__Information provided__.
━━━━━━━━━━

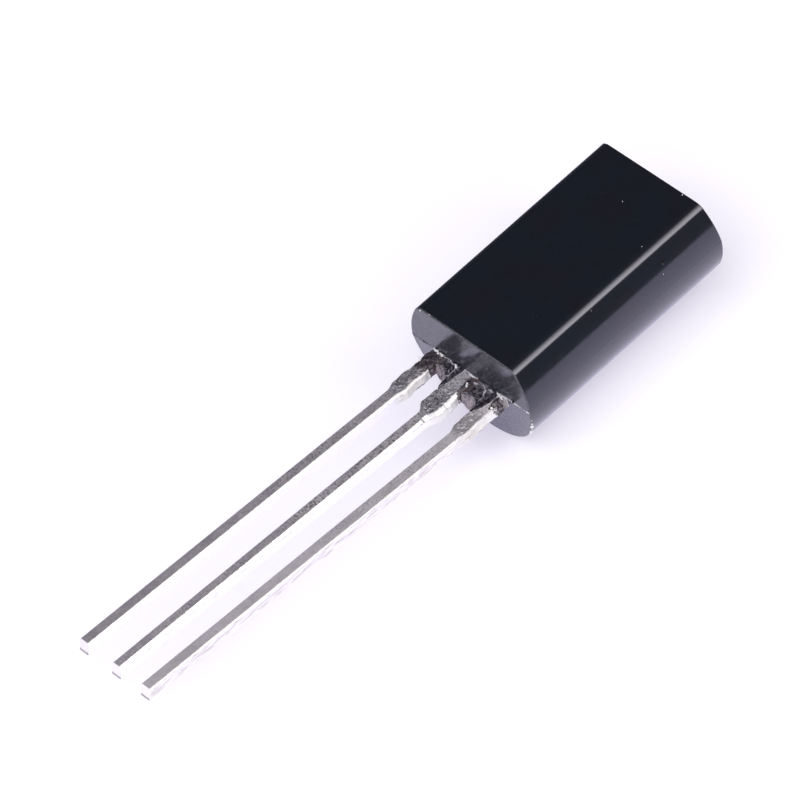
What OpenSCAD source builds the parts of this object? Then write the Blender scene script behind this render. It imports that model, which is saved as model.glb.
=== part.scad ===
// A long-body three-lead transistor, lying on its rounded back with its flat face up.
// X runs along the row of leads, Y from the lead tips to the top of the case, and Z out
// of the flat face. The origin is under the middle of the whole part, where it lies.
// The case is moulded in two halves that meet at the parting plane. That plane holds the
// axis of the rounded back, and the top faces of the lead frame lie in it.

/* [Case] */
// Width of the case, which is also the diameter of its rounded back
case_w = 4.9; // [4:0.05:6]
// Thickness of the case, from the rounded back to the flat face
case_t = 3.9; // [3.2:0.05:4.7]
// Length of the case without its leads
case_l = 8; // [6.6:0.1:9.6]
// Radius where the flat face turns into the round sides
edge_r = 0.4; // [0.15:0.05:0.5]
// How far each end face leans in between the parting plane and the flat face
lean_front = 0.11; // [0.02:0.01:0.25]
// How far each end face leans in between the parting plane and the rounded back
lean_back = 0.14; // [0.02:0.01:0.25]
// Thickness of the resin flash left between the leads
flash_t = 0.33; // [0.05:0.01:0.38]

/* [Leads] */
// Distance from one lead's centre to the next
lead_pitch = 1.27; // [1.05:0.01:1.55]
// Width of a lead below the dam bar
lead_w = 0.38; // [0.3:0.01:0.46]
// Thickness of the lead frame
frame_t = 0.38; // [0.3:0.01:0.46]
// Length of the leads outside the case
lead_l = 14; // [6:0.1:17]
// How far the tips are bent up out of the frame's own plane
tip_lift = 0.85; // [0:0.05:2]
// How far the middle lead lies off the centre of its own root
middle_shift = 0.05; // [-0.1:0.01:0.1]

/* [Lead roots] */
// Width of each outer lead between the case and the dam bar
outer_root_w = 0.46; // [0.46:0.01:0.56]
// Width of the middle lead between the case and the dam bar
middle_root_w = 0.68; // [0.56:0.01:0.82]
// Where the stub of the cut dam bar begins, measured from the case
stub_start = 1.05; // [0.8:0.05:1.3]
// Length of that stub along the lead
stub_l = 0.65; // [0.4:0.05:0.8]
// How far the stub stands out on each side of the root
stub_out = 0.05; // [0.02:0.01:0.08]
// Length over which the stub narrows to the lead
taper_l = 0.24; // [0.1:0.01:0.4]

/* [Inside the case] */
// Depth at which the two bond posts begin, measured from the case's lead end
post_depth = 1.1; // [0.6:0.05:1.3]
// Length of each bond post
post_l = 1; // [0.7:0.05:1.2]
// Gap between a bond post and the middle lead
post_gap = 0.3; // [0.2:0.01:0.36]
// How far a bond post reaches out past its lead
post_ear = 0.2; // [0:0.01:0.24]
// Gap between the bond posts and the die pad
pad_gap = 0.35; // [0.25:0.05:0.45]
// Length of the die pad
pad_l = 2.6; // [2.2:0.1:3.1]
// Width of the die pad
pad_w = 2.3; // [1.9:0.1:2.8]
// Side of the square die
die_w = 1; // [0.8:0.05:1.25]
// Thickness of the die
die_t = 0.22; // [0.15:0.01:0.28]
// Thickness of the solder under the die
solder_t = 0.05; // [0.03:0.01:0.08]
// How far the solder runs out past each side of the die
solder_out = 0.08; // [0.04:0.01:0.12]
// Diameter of the bond wires
wire_d = 0.08; // [0.06:0.01:0.1]
// Height of a bond wire's middle line above the die
loop_h = 0.34; // [0.28:0.01:0.42]
// Bend radius of a bond wire at each end of its run
loop_r = 0.2; // [0.15:0.01:0.25]
// Distance between the two bonds on top of the die
bond_gap = 0.44; // [0.3:0.01:0.56]

/* [Hidden] */

$fn = 96;
resin_black = [0.03, 0.034, 0.045];
tin_grey = [0.72, 0.72, 0.73];
solder_grey = [0.5, 0.5, 0.52];
silicon_grey = [0.26, 0.27, 0.32];
gold = [0.85, 0.66, 0.3];

case_r = case_w / 2;
parting_z = case_r;
flat_z = case_t;
flat_h = flat_z - parting_z;
exit_y = (lead_l - case_l) / 2;
top_y = exit_y + case_l;
tip_y = exit_y - lead_l;

// The edge radius touches the flat face from below and the round side from inside.
edge_z = flat_h - edge_r;
edge_x = sqrt(pow(case_r - edge_r, 2) - pow(edge_z, 2));
touch = case_r / (case_r - edge_r);

// The leads leave their own plane just past the dam bar.
bend_at = stub_start + stub_l + 0.1;
bend_y = exit_y - bend_at;
bend_angle = atan(tip_lift / (lead_l - bend_at));

frame_z = parting_z - frame_t;
post_y = exit_y + post_depth;
post_end_y = post_y + post_l;
pad_y = post_end_y + pad_gap;
pad_end_y = pad_y + pad_l;
die_y = (pad_y + pad_end_y) / 2;
die_z = parting_z + solder_t;
bond_z = die_z + die_t;

// A ball bond sits on the die, and a flat stitch bond on the post.
ball_d = 2 * wire_d;
ball_t = 0.05;
stitch_d = 1.5 * wire_d;
stitch_t = 0.03;

// Depths of the torn edge of the flash in each gap, from left to right.
flash_edges = [
    [0.4, 0.42, 0.45, 0.5, 0.66, 1],
    [0.72, 0.74, 0.75, 0.78, 0.9, 1],
];
past = 1;

// Keeps the given span of Y and Z over the whole width of the part.
module along_x(points) {
    rotate([90, 0, 90])
        linear_extrude(2 * case_w, center = true)
            polygon(points);
}

// The side view of the case: its widest place is the parting plane, and both halves lean in.
module case_side_view() {
    along_x([
        [exit_y, parting_z],
        [exit_y + lean_back, 0],
        [top_y - lean_back, 0],
        [top_y, parting_z],
        [top_y - lean_front, flat_z],
        [exit_y + lean_front, flat_z],
    ]);
}

// What the edge radius takes off the corner between the flat face and one round side.
module edge_cut() {
    rotate([-90, 0, 0])
        translate([0, 0, exit_y - past])
            difference() {
                linear_extrude(case_l + 2 * past)
                    polygon([
                        [edge_x, -edge_z],
                        [edge_x, -flat_h - past],
                        [edge_x + 2 * case_r, -flat_h - past],
                        [edge_x * (1 + touch), -edge_z * (1 + touch)],
                    ]);
                translate([edge_x, -edge_z, -past])
                    cylinder(h = case_l + 4 * past, r = edge_r);
            }
}

// The outside of the case, before anything in it is left out.
module case_outside() {
    intersection() {
        translate([0, exit_y - past, parting_z])
            rotate([-90, 0, 0])
                cylinder(h = case_l + 2 * past, r = case_r);
        case_side_view();
    }
}

// The web of resin between two leads, just below the parting plane.
module flash(left_x, right_x, depths) {
    last = len(depths) - 1;
    torn = [
        for (i = [0 : last])
            [left_x + (right_x - left_x) * i / last, exit_y - depths[i]]
    ];
    translate([0, 0, parting_z - flash_t])
        linear_extrude(flash_t)
            polygon(concat(torn, [[right_x, exit_y + past], [left_x, exit_y + past]]));
}

module both_flashes() {
    outer_x = lead_pitch - outer_root_w / 2;
    inner_x = middle_root_w / 2;
    flash(-outer_x, -inner_x, flash_edges[0]);
    flash(inner_x, outer_x, flash_edges[1]);
}

module body() {
    color(resin_black)
        difference() {
            union() {
                difference() {
                    case_outside();
                    translate([0, 0, parting_z]) {
                        edge_cut();
                        mirror([1, 0, 0]) edge_cut();
                    }
                }
                both_flashes();
            }
            emitter_lead();
            collector_lead();
            base_lead();
            die();
            die_solder();
            emitter_wire();
            base_wire();
        }
}

// One side of a lead seen from above, from the case out to the tip. The side is 1 for
// the right edge and -1 for the left.
function lead_edge(x, root_w, shift, side) = [
    [x + side * root_w / 2, exit_y - stub_start],
    [x + side * (root_w / 2 + stub_out), exit_y - stub_start],
    [x + side * (root_w / 2 + stub_out), exit_y - stub_start - stub_l],
    [x + shift + side * lead_w / 2, exit_y - stub_start - stub_l - taper_l],
    [x + shift + side * lead_w / 2, tip_y],
];

function backwards(points) = [for (i = [len(points) - 1 : -1 : 0]) points[i]];

// A lead is stamped from sheet, and bent a little past the dam bar. The first points are
// its part inside the case, from its right edge at the exit round to its left edge.
module lead(x, root_w, shift, inside) {
    bottom_bend_y = bend_y - frame_t * tan(bend_angle / 2);
    tip_top = parting_z + tip_lift;
    color(tin_grey)
        intersection() {
            linear_extrude(tip_top + past)
                polygon(concat(
                    inside,
                    lead_edge(x, root_w, shift, -1),
                    backwards(lead_edge(x, root_w, shift, 1))
                ));
            along_x([
                [top_y, parting_z],
                [top_y, frame_z],
                [bottom_bend_y, frame_z],
                [tip_y, tip_top - frame_t / cos(bend_angle)],
                [tip_y, tip_top],
                [bend_y, parting_z],
            ]);
        }
}

// An outer lead ends in a bond post, which reaches in towards the middle lead.
function post_outline(side) = let (
    x = side * lead_pitch,
    in_x = side * (middle_root_w / 2 + post_gap),
    out_x = side * (lead_pitch + outer_root_w / 2 + post_ear)
) side > 0 ? [
    [x + outer_root_w / 2, post_y],
    [out_x, post_y],
    [out_x, post_end_y],
    [in_x, post_end_y],
    [in_x, post_y],
    [x - outer_root_w / 2, post_y],
] : [
    [x + outer_root_w / 2, post_y],
    [in_x, post_y],
    [in_x, post_end_y],
    [out_x, post_end_y],
    [out_x, post_y],
    [x - outer_root_w / 2, post_y],
];

module emitter_lead() {
    lead(-lead_pitch, outer_root_w, 0, post_outline(-1));
}

module base_lead() {
    lead(lead_pitch, outer_root_w, 0, post_outline(1));
}

// The middle lead carries the die on a wide pad.
module collector_lead() {
    lead(0, middle_root_w, middle_shift, [
        [middle_root_w / 2, pad_y],
        [pad_w / 2, pad_y],
        [pad_w / 2, pad_end_y],
        [-pad_w / 2, pad_end_y],
        [-pad_w / 2, pad_y],
        [-middle_root_w / 2, pad_y],
    ]);
}

module die_solder() {
    side = die_w + 2 * solder_out;
    color(solder_grey)
        translate([-side / 2, die_y - side / 2, parting_z])
            cube([side, side, solder_t]);
}

module die() {
    color(silicon_grey)
        translate([-die_w / 2, die_y - die_w / 2, die_z])
            cube([die_w, die_w, die_t]);
}

// A quarter turn of wire that starts upwards at the origin and ends along +X.
module quarter_turn() {
    translate([loop_r, 0, 0])
        rotate([90, 0, 0])
            rotate([0, 0, 90])
                rotate_extrude(angle = 90)
                    translate([loop_r, 0])
                        circle(d = wire_d, $fn = 32);
}

// A bond wire rises from the die, runs level to its post and comes down on it.
module bond_wire(side) {
    start = [side * bond_gap / 2, die_y - die_w / 4];
    post_x = (middle_root_w / 2 + post_gap + lead_pitch + outer_root_w / 2 + post_ear) / 2;
    stop = [side * post_x, (post_y + post_end_y) / 2];
    run = norm(stop - start);
    turn = atan2(stop[1] - start[1], stop[0] - start[0]);
    top_z = bond_z + loop_h;
    color(gold)
        translate([start[0], start[1], 0])
            rotate([0, 0, turn]) {
                translate([0, 0, bond_z])
                    cylinder(h = ball_t, d = ball_d, $fn = 32);
                translate([0, 0, bond_z])
                    cylinder(h = loop_h - loop_r, d = wire_d, $fn = 32);
                translate([0, 0, top_z - loop_r])
                    quarter_turn();
                translate([loop_r, 0, top_z])
                    rotate([0, 90, 0])
                        cylinder(h = run - 2 * loop_r, d = wire_d, $fn = 32);
                translate([run, 0, top_z - loop_r])
                    mirror([1, 0, 0])
                        quarter_turn();
                translate([run, 0, parting_z])
                    cylinder(h = top_z - loop_r - parting_z, d = wire_d, $fn = 32);
                translate([run, 0, parting_z])
                    cylinder(h = stitch_t, d = stitch_d, $fn = 32);
            }
}

module emitter_wire() {
    bond_wire(-1);
}

module base_wire() {
    bond_wire(1);
}

body();
emitter_lead();
collector_lead();
base_lead();
die();
die_solder();
emitter_wire();
base_wire();
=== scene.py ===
"""The looks of a long-body three-lead transistor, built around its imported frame.

Everything is in metres and in the frame of the part: +Z comes out of the flat face, +Y runs
along the case away from the leads, and X runs along the row of leads.
"""

import logging
import math
from collections.abc import Callable, Iterable, Sequence
from dataclasses import dataclass, field
from enum import Enum
from typing import Any

import bmesh
import bpy
from mathutils import Matrix, Vector, noise


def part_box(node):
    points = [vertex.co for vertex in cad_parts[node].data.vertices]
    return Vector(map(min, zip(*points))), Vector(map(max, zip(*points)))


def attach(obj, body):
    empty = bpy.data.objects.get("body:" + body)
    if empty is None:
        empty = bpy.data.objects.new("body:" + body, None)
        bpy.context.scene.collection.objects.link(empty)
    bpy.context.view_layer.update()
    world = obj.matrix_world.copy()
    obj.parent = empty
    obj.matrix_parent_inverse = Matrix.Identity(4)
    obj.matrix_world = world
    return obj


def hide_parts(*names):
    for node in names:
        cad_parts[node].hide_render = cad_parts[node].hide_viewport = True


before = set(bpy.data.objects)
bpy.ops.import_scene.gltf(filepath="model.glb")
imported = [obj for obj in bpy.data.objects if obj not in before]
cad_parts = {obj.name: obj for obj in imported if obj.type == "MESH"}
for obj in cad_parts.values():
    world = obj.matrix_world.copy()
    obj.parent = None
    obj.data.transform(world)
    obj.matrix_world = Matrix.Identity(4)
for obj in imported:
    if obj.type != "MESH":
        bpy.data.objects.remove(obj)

log = logging.getLogger("transistor")

MM = 0.001
Pair = tuple[float, float]
Point = Colour = tuple[float, float, float]
Row = tuple[float, ...]
Face = tuple[int, ...]
Inputs = dict[str | int, Any]
Piece, Material, Socket = bpy.types.Object, bpy.types.Material, bpy.types.NodeSocket


class Side(Enum):
    """A side of a lead, seen from the flat face with the leads down."""

    LEFT = -1
    RIGHT = 1


def mm(*lengths: float) -> Row:
    """Lengths given in millimetres, in metres."""
    return tuple(length * MM for length in lengths)


def table_mm(*rows: Sequence[float]) -> tuple[Row, ...]:
    """Rows of lengths given in millimetres, in metres."""
    return tuple(mm(*row) for row in rows)


def clamp(value: float) -> float:
    """The nearest number from 0 to 1."""
    return min(1.0, max(0.0, value))


def smooth(low: float, high: float, value: float) -> float:
    """Rises smoothly from 0 at low to 1 at high, which may lie below low for a fall."""
    share = clamp((value - low) / (high - low))
    return share * share * (3 - 2 * share)


def bell(offset: float, reach: float) -> float:
    """A bell curve: 1 where offset is 0, and about a third at the reach."""
    return math.exp(-(offset / reach) ** 2)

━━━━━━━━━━

__Aim__.
Write out a verbatim copy of the data, beginning with its first line and ending with the line that contains "frame lie in it.".

__Written solution__.
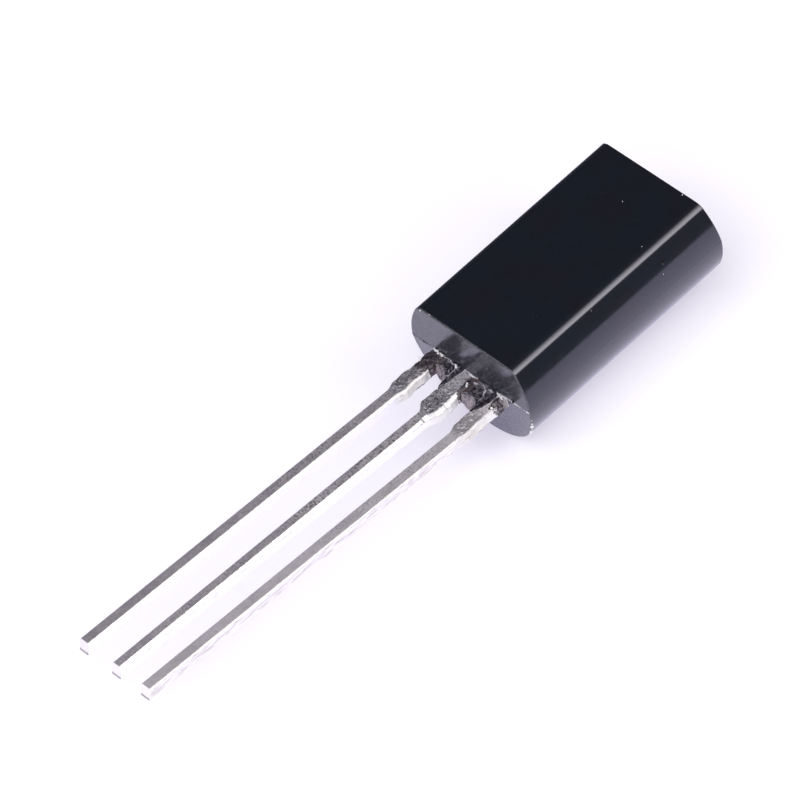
What OpenSCAD source builds the parts of this object? Then write the Blender scene script behind this render. It imports that model, which is saved as model.glb.
=== part.scad ===
// A long-body three-lead transistor, lying on its rounded back with its flat face up.
// X runs along the row of leads, Y from the lead tips to the top of the case, and Z out
// of the flat face. The origin is under the middle of the whole part, where it lies.
// The case is moulded in two halves that meet at the parting plane. That plane holds the
// axis of the rounded back, and the top faces of the lead frame lie in it.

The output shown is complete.